The Department figures show that the average distance which newspapers are hauled is less than 300 miles. Yet the Department is paying about two cents a pound to the railroad for that which the express companies pay but a quarter of a cent a pound. The express companies only charge the publisher one-half cent a pound, while the Government charges him one cent a pound. The express companies pay the railways one-fourth a cent a pound, while the Government pays about two cents—eight times as much—for exactly the same service. The express companies are glad to get the business, and render more service than the Postoffice Department, because they deliver the packages of any size at the other end, which the Department does not do.
Senator Bristow is authority for the above statements concerning the railroad and express contracts.
…
Now I would not have this (class) newspaper and its annexes deprived of the low postage rate, but as the Postoffice Department has within the past ten years denied admission to the mails of 11,563 of other publications, and 32,000 others have been ruled out or died from the hard conditions imposed, I would respectfully request this Commission to ascertain and report to the President for transmission to Congress why there has never been a single publication of this class shut out or even molested in the slightest degree?
I do not say it is, but is it, because such papers are politically powerful, that they have the ear of the public, that they hold a monopoly of the news, and that they can make or unmake the reputation of public officials at will, and that therefore they are immune from interference?…

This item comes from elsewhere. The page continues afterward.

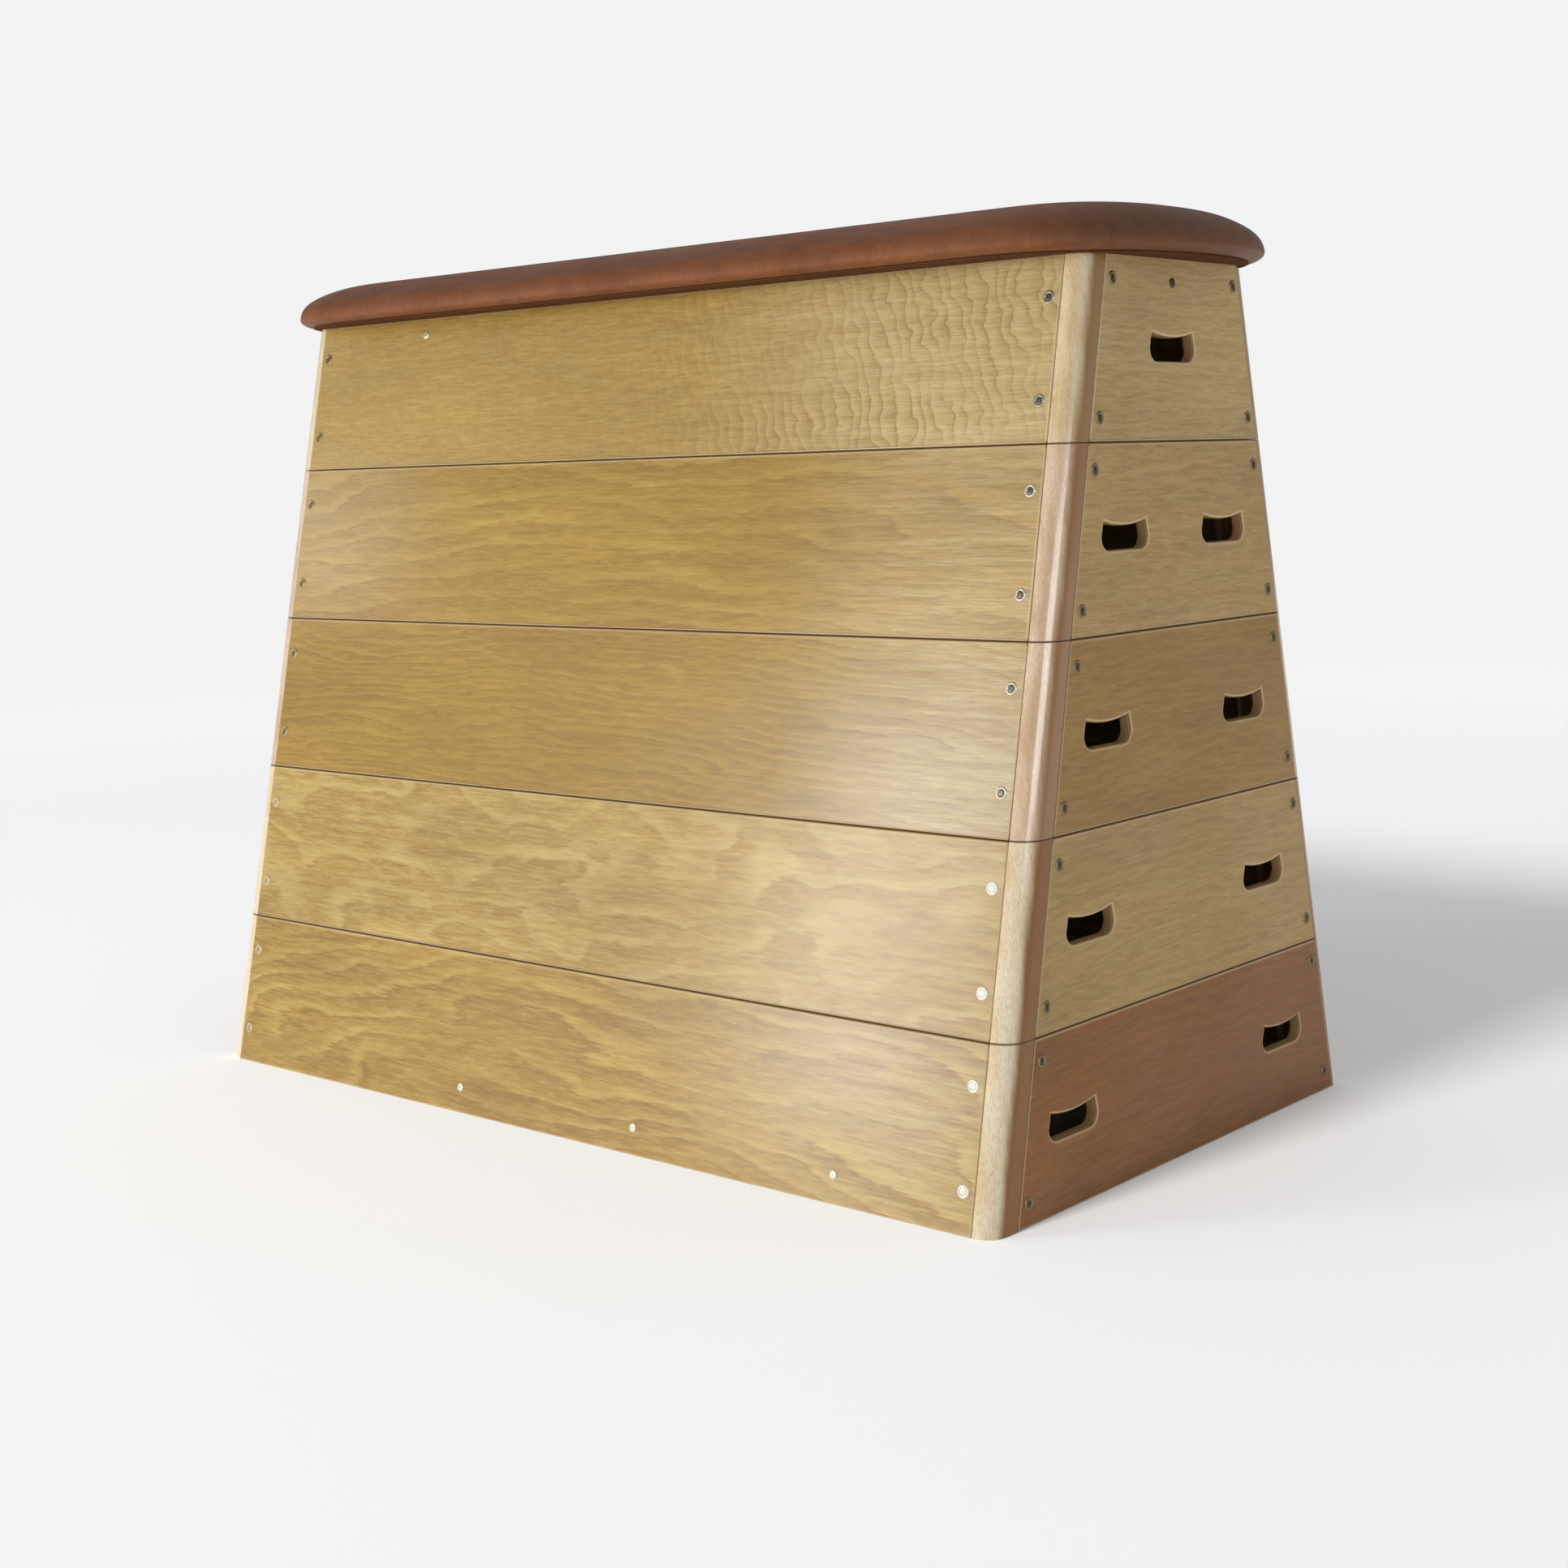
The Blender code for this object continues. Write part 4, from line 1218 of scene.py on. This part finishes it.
def build_floor():
    """A pale floor that glows into the backdrop far out, but not under the box."""
    deselect()
    bpy.ops.mesh.primitive_plane_add(size=60)
    floor = added("studio_floor")
    made, n, shader = new_finish(
        "pale_floor", Base_Color=(0.94, 0.94, 0.94, 1), Roughness=0.95, Specular_IOR_Level=0.0
    )
    place = n.place()
    away = n.add("ShaderNodeVectorMath", {0: place}, operation="LENGTH").outputs["Value"]
    rays = n.add("ShaderNodeLightPath").outputs
    seen = n.larger(rays["Is Camera Ray"], n.larger(rays["Is Glossy Ray"], rays["Is Transmission Ray"]))
    colour = n.mix(n.spread(away, FADE_FROM, FADE_TO), (1, 1, 1, 1), BACKDROP)
    glow = n.add("ShaderNodeEmission", {"Color": colour, "Strength": 1.0}).outputs[0]
    at = n.axes(place)
    beyond_end = n.math("GREATER_THAN", n.size(at["X"]), FLOOR_LENGTH / 2 - PANEL)
    beyond_side = n.math("GREATER_THAN", n.size(at["Y"]), FLOOR_WIDTH / 2 - PANEL)
    share = n.times(n.spread(away, FADE_FROM, FADE_TO, 0.13, 1.0), seen)
    share = n.times(share, n.larger(beyond_end, beyond_side))
    blend = n.add("ShaderNodeMixShader", {0: share, 1: shader.outputs[0], 2: glow}).outputs[0]
    n.wire(made.node_tree.nodes["Material Output"].inputs, Surface=blend)
    floor.data.materials.append(made)
    return floor


def build_world():
    """An even sky at the ambient level, which a camera sees as the backdrop."""
    world = bpy.data.worlds.new("studio")
    bpy.context.scene.world = world
    world.use_nodes = True
    n = Nodes(world.node_tree)
    n.tree.nodes.clear()
    rays = n.add("ShaderNodeLightPath").outputs
    seen = n.larger(rays["Is Camera Ray"], rays["Is Transmission Ray"])
    colour = n.mix(seen, (0.95, 0.97, 1.0, 1), BACKDROP)
    strength = n.times(seen, 1.0 - AMBIENT, plus=AMBIENT)
    background = n.add("ShaderNodeBackground", {"Color": colour, "Strength": strength}).outputs[0]
    n.wire(n.add("ShaderNodeOutputWorld").inputs, Surface=background)


def hung_lamp(name, kind, power, direction, place=ORIGIN):
    """A lamp that shines from a direction."""
    lamp = bpy.data.lights.new(name, kind)
    lamp.energy = power
    holder = new_object(name, lamp)
    holder.matrix_world = aimed(direction, place)
    return lamp, holder


def hang_lamps(floor):
    for name, direction, power, angle in DISTANT_LAMPS:
        lamp, holder = hung_lamp(name, "SUN", power, direction)
        lamp.angle = math.radians(angle)
        holder.visible_glossy = False  # its disc would show in the varnish
        if name == "floor_light":
            lit = bpy.data.collections.new("lit_by_floor_light")
            lit.objects.link(floor)
            holder.light_linking.receiver_collection = lit
    for name, place, target, size, power in WINDOWS:
        lamp, holder = hung_lamp(name, "AREA", power, Vector(place) - Vector(target), place)
        lamp.shape = "RECTANGLE"
        lamp.size, lamp.size_y = size
        holder.visible_diffuse = name != "right_window"  # that one is there for the posts' sheen


def build_camera():
    yaw, pitch, roll = (math.radians(turn) for turn in CAMERA_TURNS)
    back = Vector((math.sin(yaw) * math.cos(pitch), -math.cos(yaw) * math.cos(pitch), math.sin(pitch)))
    right = Vector((math.cos(yaw), math.sin(yaw), 0))
    up = back.cross(right)
    across = math.cos(roll) * right + math.sin(roll) * up
    upward = math.cos(roll) * up - math.sin(roll) * right
    camera = bpy.data.cameras.new("photo_view")
    camera.lens, camera.sensor_width = CAMERA_LENS, CAMERA_SENSOR
    holder = new_object("photo_view", camera)
    turn = Matrix((across, upward, back)).transposed().to_4x4()
    holder.matrix_world = Matrix.Translation(CAMERA_PLACE) @ turn
    bpy.context.scene.camera = holder


floor_level = 0.0
for section_name, section_height in SECTION_HEIGHTS.items():
    build_section(section_name, floor_level, floor_level + section_height)
    floor_level += section_height
removed(SCREW, SUNK_SCREW, WASHER, HAND_HOLE)
build_pad_fixings()
build_pad()
build_hem()
hang_lamps(build_floor())
build_world()
build_camera()
bpy.context.scene.view_settings.view_transform = "Standard"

I have here a copy of the Police Gazette, which I take to be a superior paper of its class. It is held to be a newspaper, entitled to transmission through the mails at a cent a pound. It has never been proposed to raise the postage rate on this paper.…
This Commission should endeavor to find out and report to the President for transmission to Congress, why the postage rate on one-half of the periodicals devoted to agriculture should be increased from one cent to three cents, and the postage rate on the Police Gazette should remain at one cent.